Reputation: 23
I am making a predictor that generates 3 values: A, B, C for each prediction. I have made predictions on a dataset of ~7000 samples and built a Pandas dataframe that looks like this:
Sample | A | B | C | Correct |
---|---|---|---|---|
Sample_1 | 0.8 | 0.4 | 0.9 | True |
Sample_2 | 0.2 | 0.9 | 0.5 | False |
Sample_3 | 0.3 | 1.0 | 0.1 | True |
I want to be able to interpret the values A, B, C in my predictor to judge the quality of a prediction. How do I do this?

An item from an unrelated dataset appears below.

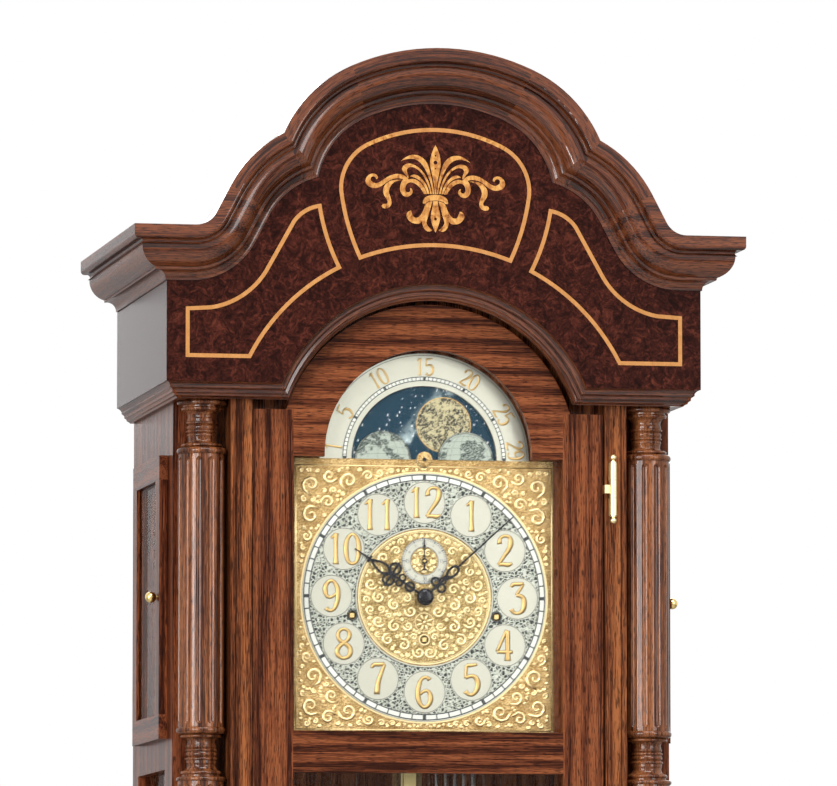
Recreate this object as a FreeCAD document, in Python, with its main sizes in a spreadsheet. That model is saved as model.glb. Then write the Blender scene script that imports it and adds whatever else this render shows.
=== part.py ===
import FreeCAD, Part
import math
import os

import Sketcher

os.makedirs("parts", exist_ok=True)

# Driving dimensions in millimetres and degrees. A name that ends in _set is a setback from the
# frieze front, one that ends in _level is a height above the floor, and half means half a width.
SIZES = {
    # Overall depth, and the case that the trunk is built from
    "overall_depth": 379,
    "trunk_half": 268.5,
    "side_thick": 19,
    "back_thick": 6,
    "trunk_level": 520,
    "trunk_floor_thick": 18,
    "roof_level": 1990,
    "roof_thick": 18,
    "fit_gap": 0.3,
    # Plinth and base
    "plinth_out": 12.5,
    "plinth_lead": 12.5,
    "plinth_height": 90,
    "plinth_thick": 24,
    "plinth_foot_width": 96,
    "plinth_arch_rise": 44,
    "plinth_arch_step": 22,
    "plinth_shoulder_share": 0.6,
    "base_out": 19,
    "base_top_level": 470,
    "base_wall": 18,
    "base_field_half": 198,
    "base_field_margin": 62,
    "base_field_proud": 3,
    "base_frame_width": 18,
    "base_frame_proud": 9,
    "waist_depth": 28.8,
    # Frieze, cornice and the moulding below them
    "frieze_out": 19,
    "frieze_thick": 26,
    "frieze_bottom_level": 1867,
    "cornice_overhang": 40.5,
    "cornice_drop": 54.5,
    "cornice_level": 2027.3,
    "crest_rise": 193,
    "hood_moulding_drop": 16.3,
    "hood_moulding_set": 26,
    "arch_level": 1796,
    "hood_arch_radius": 178.8,
    # Marquetry let into the frieze
    "stringing_width": 4.2,
    "inlay_depth": 1,
    "palmette_height": 96,
    "palmette_level": 2076,
    # Posts and columns
    "post_inner_half": 190.5,
    "post_front_set": 32,
    "post_groove": 1.6,
    "post_groove_inset": 5,
    "recess_set": 73,
    "recess_thick": 18,
    "column_inset": 28.1,
    "column_set": 57,
    "column_ring_radius": 26.7,
    "column_shaft_radius": 24.7,
    "capital_height": 57,
    "knop_level": 1449,
    "foot_knop_level": 580,
    "flute_radius": 4.6,
    "flute_depth": 2.1,
    "flute_stop": 7,
    # Openings in the sides, and what fills them
    "lower_open_front_set": 122,
    "lower_open_back_margin": 37.5,
    "lower_open_bottom_level": 585,
    "lower_open_top_level": 1464,
    "glass_thick": 3,
    "side_glass_lap": 5,
    "side_door_front_set": 106,
    "side_door_back_margin": 54.5,
    "side_door_bottom_level": 1496,
    "side_door_top_level": 1797,
    "side_door_rail": 26,
    "side_door_gap": 0.3,
    "side_door_skin": 3,
    "side_bead_lap": 2.5,
    "side_hinge_radius": 3.4,
    "side_hinge_length": 40,
    "side_hinge_inset": 55,
    "side_hinge_leaf": 1.2,
    "side_hinge_out": 3.7,
    "side_hinge_past": 4,
    "side_hinge_plate": 14,
    "side_hinge_pin_radius": 1.2,
    "knob_level": 1647,
    "knob_inset": 17,
    "knob_length": 12,
    "knob_radius": 6,
    "knob_neck_radius": 2.6,
    # Front door
    "door_half": 188.8,
    "door_set": 37,
    "door_front_thick": 10,
    "door_back_thick": 7,
    "door_bottom_level": 541,
    "door_shoulder_level": 1842,
    "door_arch_radius": 160,
    "glass_half": 145.5,
    "glass_lap": 8,
    "glass_shoulder_level": 1793,
    "glass_arch_radius": 112,
    "glass_bottom_level": 1503,
    "trunk_glass_top_level": 1459,
    "trunk_glass_bottom_level": 606,
    "bead_lap": 4.5,
    "door_sill_gap": 0.5,
    # Front door hinges
    "hinge_half": 198,
    "hinge_set": 27.2,
    "hinge_radius": 4.2,
    "hinge_length": 56,
    "hinge_finial": 7.2,
    "hinge_finial_rise": 5.6,
    "hinge_neck_radius": 2,
    "hinge_collar_radius": 3.4,
    "hinge_collar": 1.4,
    "hinge_pin_radius": 1.5,
    "hinge_leaf": 0.7,
    "hinge_leaf_half": 3.8,
    "hinge_arm_thick": 3,
    "hinge_arm_tall": 9,
    "hinge_knuckle_gap": 0.3,
    "hinge_top_level": 1762,
    "hinge_middle_level": 1120,
    "hinge_low_level": 660,
    # Dial
    "dial_set": 62,
    "dial_half": 140,
    "dial_bottom_level": 1504,
    "dial_thick": 1.5,
    "dial_arch_radius": 113.3,
    "hand_level": 1646.5,
    "chapter_outer_radius": 132,
    "chapter_inner_radius": 73,
    "chapter_thick": 1.5,
    "cartouche_radius": 22.9,
    "cartouche_circle_radius": 100.5,
    "cartouche_thick": 0.6,
    "centre_radius": 71.7,
    "centre_thick": 0.6,
    "seconds_ring_thick": 0.8,
    "moon_ring_thick": 1,
    "seconds_rise": 38.5,
    "seconds_outer_radius": 24.5,
    "seconds_inner_radius": 14.8,
    "sky_radius": 78.6,
    "moon_ring_inner_radius": 83,
    "moon_disc_radius": 81.5,
    "moon_disc_thick": 1,
    "hump_radius": 30,
    "hump_half": 44.7,
    "hump_thick": 1,
    "hub_radius": 8.5,
    "hub_thick": 1.6,
    "stud_radius": 2,
    "stud_washer_radius": 5,
    "stud_washer_thick": 1,
    "moon_disc_set": 64.3,
    "winding_hole_radius": 4.6,
    "mask_half": 190.2,
    "mask_thick": 8,
    "mask_bottom_level": 1480,
    "mask_top_level": 1986,
    "mask_open_half": 118,
    "mask_open_bottom_level": 1540,
    "mask_arch_radius": 84,
    # Hands
    "hour_length": 91,
    "minute_length": 127.7,
    "seconds_length": 23,
    "hand_thick": 0.8,
    "hour_hand_set": 57.4,
    "minute_hand_set": 55,
    "seconds_hand_set": 59.2,
    "hour_angle": 303.8,
    "minute_angle": 47.7,
    "hand_nut_radius": 8,
    "hand_nut_front_set": 52.6,
    "hour_pipe_radius": 4,
    "hour_collet_radius": 8,
    "minute_collet_radius": 9,
    "seconds_collet_radius": 3,
    "hour_wheel_radius": 22,
    "hour_wheel_set": 70,
    "hour_wheel_teeth": 60,
    # Movement frame
    "plate_front_set": 77,
    "plate_back_set": 132,
    "plate_thick": 3,
    "plate_half": 112,
    "plate_bottom_level": 1566,
    "plate_top_level": 1748,
    "pillar_radius": 5,
    "pillar_inset": 10,
    "running_gap": 0.05,
    "pass_gap": 1,
    "seatboard_thick": 20,
    "seatboard_half": 190,
    "seatboard_front_set": 74,
    "seatboard_post_gap": 0.3,
    "seatboard_back_set": 176,
    "cable_hole_radius": 3.5,
    "rod_slot_half": 22,
    "rod_slot_width": 14,
    "wheel_slot_half": 29,
    "wheel_slot_width": 6,
    "cheek_front_set": 95,
    "cheek_depth": 75,
    "cheek_width": 22,
    "cheek_drop": 52,
    # Going train. Teeth are counted, and each module follows from a distance between two arbors
    "centre_arbor_radius": 2.5,
    "train_arbor_radius": 1.4,
    "wheel_thick": 2,
    "pinion_length": 5,
    "wheel_set": 84,
    "wheel_pitch": 9,
    "pinion_teeth": 8,
    "great_teeth": 120,
    "centre_teeth": 64,
    "third_teeth": 60,
    "third_across": 9.9,
    "third_rise": 23.17,
    "escape_teeth": 30,
    "escape_radius": 15.5,
    "escape_root_radius": 12.8,
    "anchor_rise": 69,
    "anchor_thick": 3,
    "crutch_set": 136.5,
    "crutch_thick": 1.5,
    "crutch_half": 3,
    "crutch_drop": 62,
    "crutch_foot": 6,
    "tine_width": 2,
    "tine_gap": 0.3,
    # Winding drums
    "drum_half": 78,
    "drum_side_drop": 20,
    "drum_time_drop": 45,
    "drum_radius": 13.1,
    "drum_flange_radius": 20,
    "drum_flange_thick": 2,
    "drum_start_set": 94,
    "drum_end_set": 124,
    "drum_arbor_radius": 3,
    "winding_square_half": 2.3,
    "winding_square_set": 60.5,
    # Weights, pulleys and cables
    "cable_radius": 0.6,
    "cable_spread": 14,
    "cable_set": 107,
    "pulley_level": 920,
    "pulley_radius": 17,
    "pulley_width": 7,
    "groove_radius": 13.1,
    "groove_half": 1.6,
    "pulley_axle_radius": 2,
    "stirrup_thick": 1.6,
    "stirrup_gap": 0.7,
    "stirrup_drop": 21,
    "stirrup_bridge": 3,
    "shank_radius": 3,
    "stirrup_width": 12,
    "weight_radius": 28,
    "weight_length": 205,
    "weight_hook": 46,
    "weight_cap": 6,
    "weight_cap_radius": 24,
    # Pendulum
    "rod_set": 150,
    "rod_width": 16,
    "rod_thick": 3,
    "rod_head_width": 8,
    "rod_head": 125,
    "rod_head_over": 5,
    "pin_radius": 1.5,
    "bob_level": 622,
    "bob_radius": 76,
    "bob_thick": 22,
    "bob_edge": 4,
    "bob_slot_gap": 0.3,
    "screw_radius": 2.2,
    "screw_length": 16,
    "rating_nut_radius": 8,
    "rating_nut_height": 10,
    "cock_half": 13,
    "cock_rise": 8.5,
    "cock_height": 18,
    "cock_back_set": 158,
    "cheek_thick": 5,
    "cheek_half": 5,
    # Chime rods in their block, and the hammers
    "chime_count": 5,
    "chime_first": 48,
    "chime_pitch": 10,
    "chime_rod_radius": 1.6,
    "chime_set": 240,
    "chime_block_side": 9,
    "chime_block_level": 1500,
    "chime_block_height": 34,
    "chime_block_depth": 24,
    "chime_bracket_half": 18,
    "chime_bracket_height": 22,
    "chime_long": 420,
    "chime_step": 26,
    "hammer_lug": 4,
    "hammer_lug_depth": 12,
    "hammer_lug_rise": 27,
    "hammer_arbor_set": 232,
    "hammer_arbor_drop": 8,
    "hammer_arbor_radius": 2,
    "hammer_sleeve_radius": 3.6,
    "hammer_arm": 3,
    "hammer_arm_reach": 12,
    "hammer_head_radius": 5,
    "hammer_head_length": 19,
    "hammer_head_under": 12,
    "hammer_gap": 3.4,
    "hammer_side_gap": 0.3,
}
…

I can only think of combining them like this somehow: X = a*A + b*B + c*C with X being a measure of confidence in the prediction. But I wouldn't know how to get the optimal weights a, b, c.
Upvotes: 0
Views: 484
Reputation: 205
I think the right methodology for doing this type of task would be to follow these steps:
Encode the values in the "Correct" column to pass True -> 1 and False -> -1 and split the dataset into test and train.

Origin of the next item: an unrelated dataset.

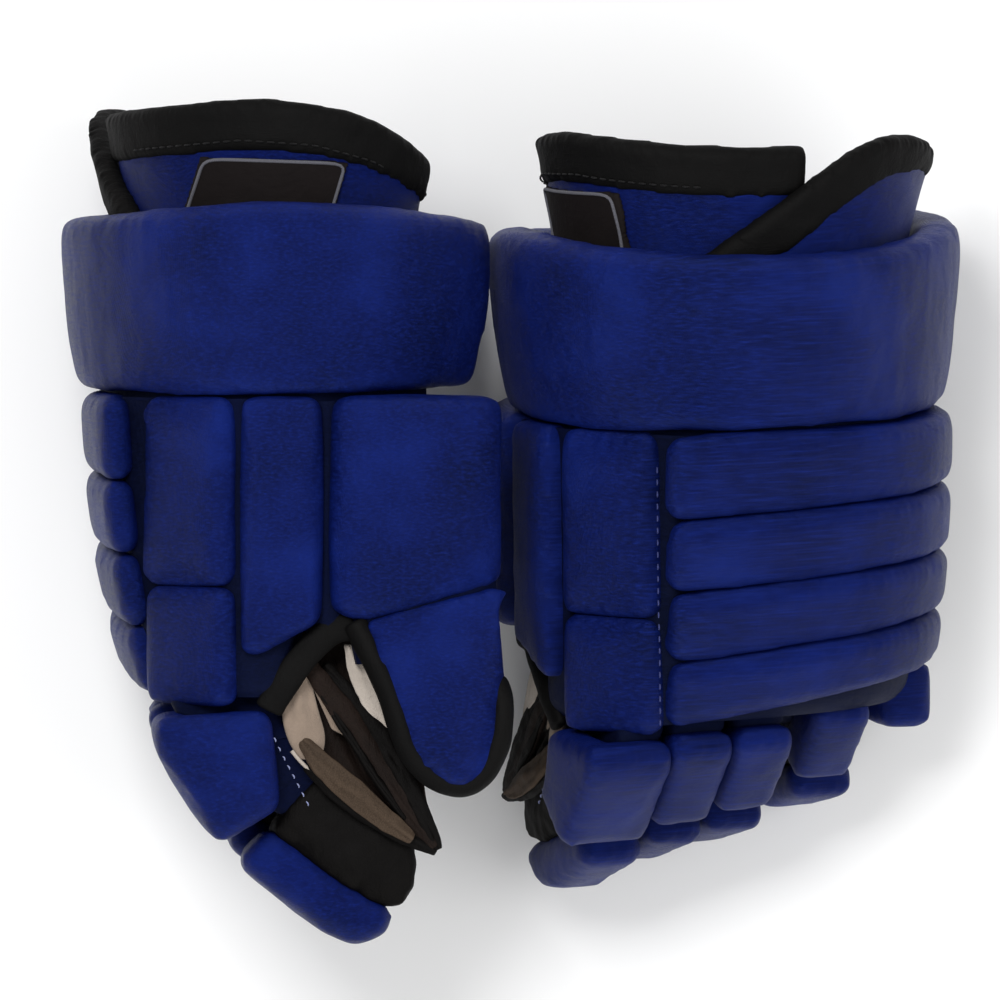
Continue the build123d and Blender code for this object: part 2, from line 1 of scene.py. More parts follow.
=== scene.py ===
# A pair of padded gloves in ribbed blue nylon with leather palms and wide cuffs, on a white
# floor and seen from straight above. Both gloves are built by the same code, each in its own
# frame. The left one has its thumb folded and its fingers curled further in.
#
# Glove frame, in millimetres: x to the thumb, y to the cuff, z out of the back of the hand.
# Points are written as (x, v, z), where v is -y and runs towards the fingertips.
import json
import math
from collections import namedtuple
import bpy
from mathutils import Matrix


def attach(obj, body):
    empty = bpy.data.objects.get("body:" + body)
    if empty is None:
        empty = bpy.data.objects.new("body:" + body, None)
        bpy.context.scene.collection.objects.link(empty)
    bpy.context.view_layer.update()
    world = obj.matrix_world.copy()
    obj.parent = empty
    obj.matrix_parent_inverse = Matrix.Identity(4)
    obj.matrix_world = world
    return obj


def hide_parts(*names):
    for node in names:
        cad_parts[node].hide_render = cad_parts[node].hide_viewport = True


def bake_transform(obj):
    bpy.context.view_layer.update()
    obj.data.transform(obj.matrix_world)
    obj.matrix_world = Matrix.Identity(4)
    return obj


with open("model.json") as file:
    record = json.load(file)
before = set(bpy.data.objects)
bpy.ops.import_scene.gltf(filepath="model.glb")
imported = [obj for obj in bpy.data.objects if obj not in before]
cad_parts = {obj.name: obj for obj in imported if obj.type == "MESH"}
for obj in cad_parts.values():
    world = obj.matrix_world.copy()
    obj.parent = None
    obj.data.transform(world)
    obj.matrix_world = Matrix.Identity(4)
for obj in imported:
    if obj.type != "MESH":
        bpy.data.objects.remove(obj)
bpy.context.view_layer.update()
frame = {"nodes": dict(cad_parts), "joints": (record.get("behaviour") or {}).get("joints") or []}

from types import SimpleNamespace

import bmesh
import bpy
import numpy as np
from mathutils import Vector, noise

MM = 0.001
SIDES = ("right", "left")
JOINT = {joint["name"]: joint for joint in frame["joints"]}
FLOOR_GAP = 0.0003  # metres, lowest height of any piece

# ------------------------------------------------------------------ glove frames
WRIST_HINGE = np.array([0, -0.9, -86.0])  # (x, y, z) of the wrist hinge in the glove
FLIP_Y = np.array([1, -1, 1])             # between v and y


def glove_matrix(side):
    """Axes and origin of a glove, recovered from its wrist hinge and thumb hinge."""
    wrist = JOINT[side + "_wrist_flex"]
    fold_axis = np.array(JOINT[side + "_thumb_fold"]["axis"], float)
    x_axis = -np.array(wrist["axis"], float)
    y_axis = -fold_axis if side == "right" else fold_axis
    y_axis = y_axis - x_axis * np.dot(x_axis, y_axis)
    y_axis /= np.linalg.norm(y_axis)
    axes = np.stack([x_axis, y_axis, np.cross(x_axis, y_axis)], 1)
    if side == "left":
        axes = axes @ np.diag([-1.0, 1.0, 1.0])
    origin = np.array(wrist["pos_m"], float) - axes @ (WRIST_HINGE * MM)
    return axes, origin


GLOVE = {side: glove_matrix(side) for side in SIDES}


def to_world(side, points):
    """(x, v, z) in glove millimetres to metres in the row frame."""
    axes, origin = GLOVE[side]
    return np.array(points, float).reshape(-1, 3) * FLIP_Y * MM @ axes.T + origin


def to_glove(side, points):
    axes, origin = GLOVE[side]
    local = (np.array(points, float).reshape(-1, 3) - origin) @ np.linalg.inv(axes).T
    return local * FLIP_Y / MM


# ------------------------------------------------------------------ shader building
BLACK = (0, 0, 0, 1)
WHITE = (1, 1, 1, 1)


def srgb(red, green, blue):
    def linear(part):
        return part / 12.92 if part <= 0.04045 else ((part + 0.055) / 1.055) ** 2.4

    return (linear(red / 255), linear(green / 255), linear(blue / 255), 1.0)


def scaled(colour, factor):
    return tuple(min(1.0, part * factor) for part in colour[:3]) + (1,)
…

Train a random forest to classify from A, B, C the target.
On the test set show the probability of each prediction with predict_proba(X) and make the mean. To go deeper you can the the feature importance and know wich of A, B or C is the most important.
Don't hesitate to see the doc on random forest here. I think this way you can know how A, B, C act in the prediction. After if you want other method you coud try ANOVA test to see if there is an independance between A, B, C and the target.
Upvotes: 1